What if it's a valuetype that is to be narrowed down to? It requires of an implementation of the requested valuetype with it. As discussed above, we can provide a factory type. It's also possible that a truncateable specified added to a valuetype inheritance specification. Meaning, truncate the valuetype to the base type and all those state members that belong to the derived type are discarded. This could lead to some problems, if the state is to be transferred to another implementation. However, it might look structurally complete to do so. Well, what if the implementation is not available, it will raise a NO_IMPLEMENT exception.

I should also mention a very powerful feature of valuetypes. It's possible to download the required code in the case of a valuetype. Provision of this is allowed with the help of a codebase argument. Its possible that some client on the Internet can download the required Java class files and work perfectly. As for C++, its a possibility as well if code is written in shared libraries. However, it won't be as flexible as the Java solution.

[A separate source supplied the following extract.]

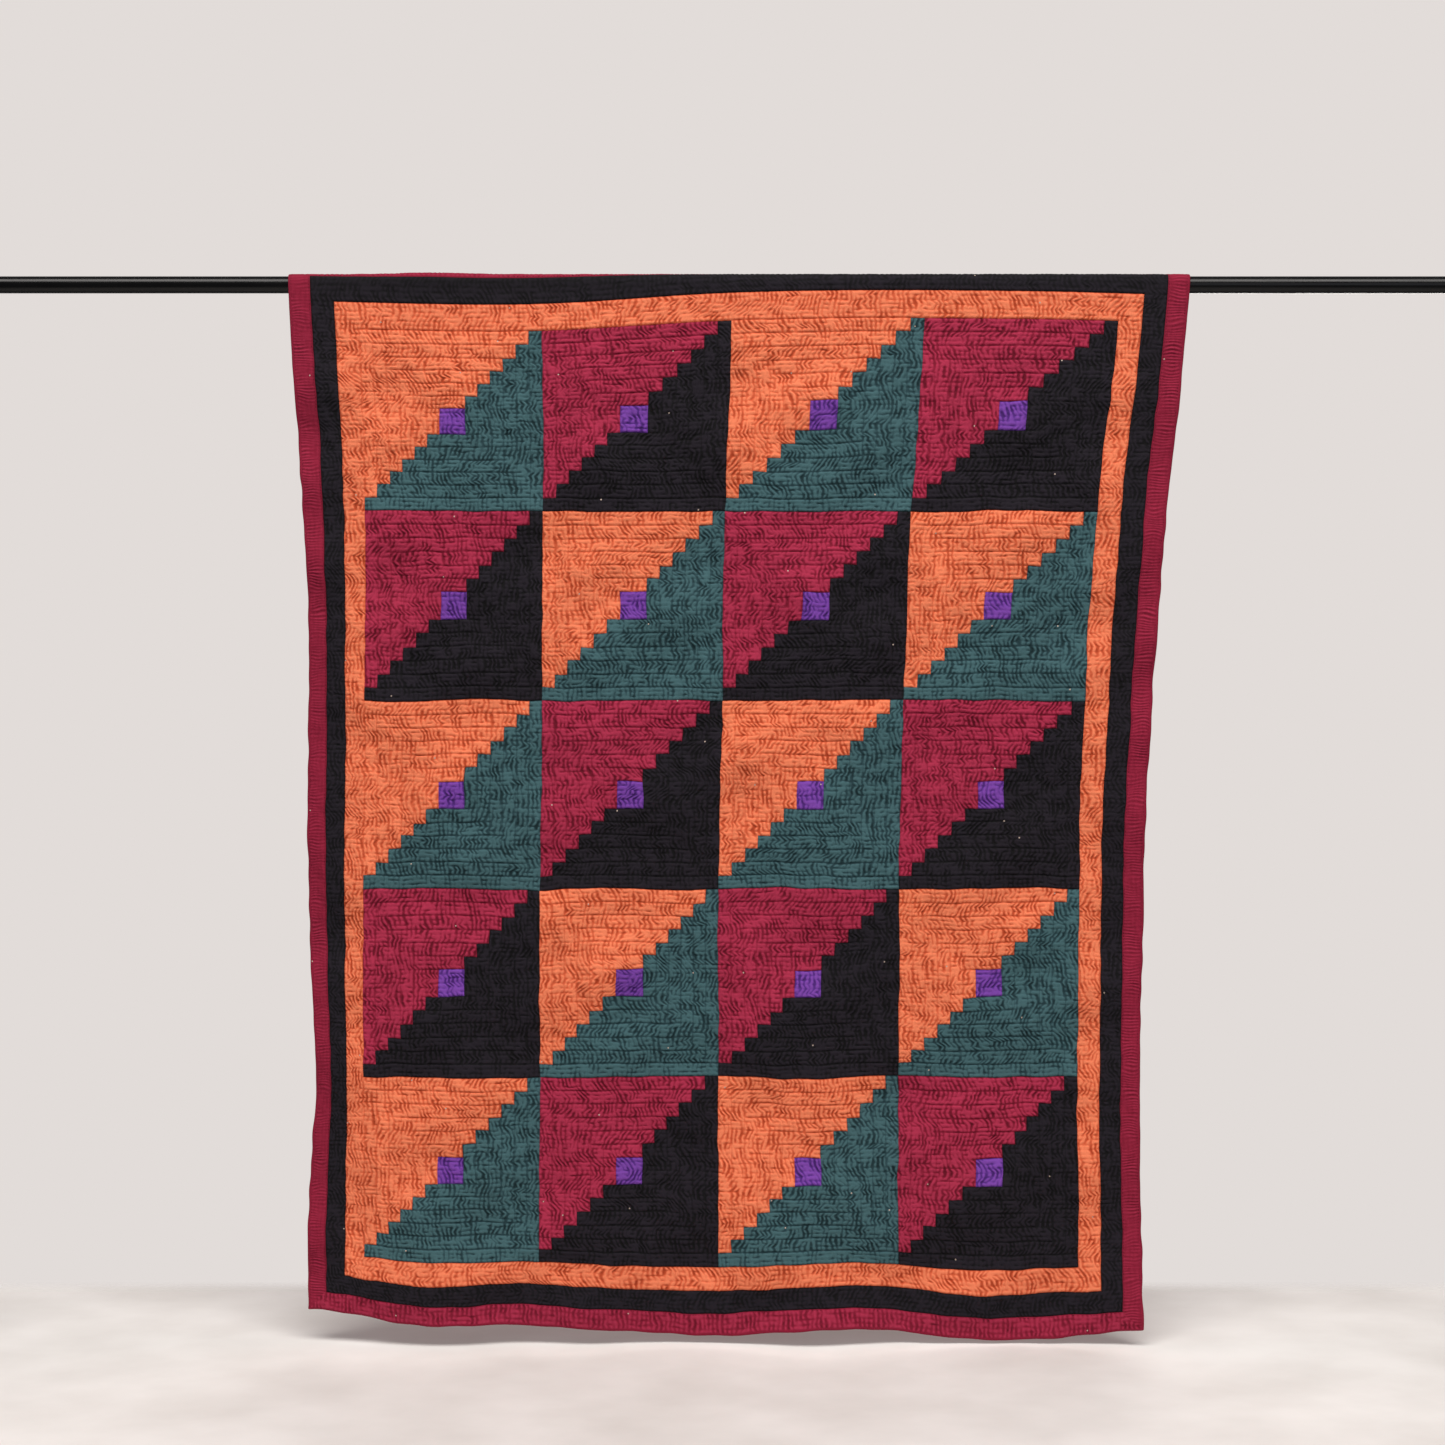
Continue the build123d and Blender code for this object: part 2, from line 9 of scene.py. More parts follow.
# %% Load the CAD frame
import math

import bmesh
import bpy
import numpy as np
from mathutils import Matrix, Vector


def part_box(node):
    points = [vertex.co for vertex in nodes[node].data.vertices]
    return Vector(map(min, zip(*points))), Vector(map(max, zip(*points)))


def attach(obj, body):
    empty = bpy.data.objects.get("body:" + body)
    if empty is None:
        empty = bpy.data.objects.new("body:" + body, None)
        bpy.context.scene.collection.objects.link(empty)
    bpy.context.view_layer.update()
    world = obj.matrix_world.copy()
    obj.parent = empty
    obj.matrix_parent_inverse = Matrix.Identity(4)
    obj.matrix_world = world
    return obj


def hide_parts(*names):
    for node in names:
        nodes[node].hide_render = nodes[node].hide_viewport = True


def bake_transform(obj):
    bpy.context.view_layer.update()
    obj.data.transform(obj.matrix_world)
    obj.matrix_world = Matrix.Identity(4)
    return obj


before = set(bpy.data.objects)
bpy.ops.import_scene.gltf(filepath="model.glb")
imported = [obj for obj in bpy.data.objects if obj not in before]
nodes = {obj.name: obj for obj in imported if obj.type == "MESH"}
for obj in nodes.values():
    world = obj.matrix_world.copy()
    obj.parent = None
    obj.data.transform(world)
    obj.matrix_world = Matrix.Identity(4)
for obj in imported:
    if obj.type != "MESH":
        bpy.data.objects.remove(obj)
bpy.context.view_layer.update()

# %% [markdown]
# ## Where the quilt hangs
#
# The quilt goes where the frame says: over the rail, with its pieced side towards -Y. The rail's
# axis and radius are read from the rail's box, and how far the cloth stands off the rail is read
# from the box of the head, so the fold follows if either of them changes.

# %% Read the rail and the head
MM = 0.001
rail_low, rail_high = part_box("rail_centre")
RAIL_Z = (rail_low.z + rail_high.z) / 2
RAIL_R = (rail_high.z - rail_low.z) / 2
head_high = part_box("head_border_black")[1]
FOLD_R = head_high.z - RAIL_Z - 0.3 * MM
print("rail axis", round(RAIL_Z, 4), "radius", round(RAIL_R, 4), "fold radius", round(FOLD_R, 4))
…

Lets look at the Java Mapping for Valuetypes and the like. A concrete value is mapped to a concrete usable class, similar to that of a struct. Unlike structs, the valuetype extends from the Java interface java.io.Serializable (very real). Remember that all valutypes implicitly inherit from CORBA::ValueBase. And java.io.Serializable is the equivalent for it in the mapping. An abstract valuetype is mapped to an interface in Java. They too inherit from the java.io.Serializable interface. Also, corresponding Helper and Holder classes are generated. A valuetype that supports an interface uses the tie mechanism to achieve the needed semantics.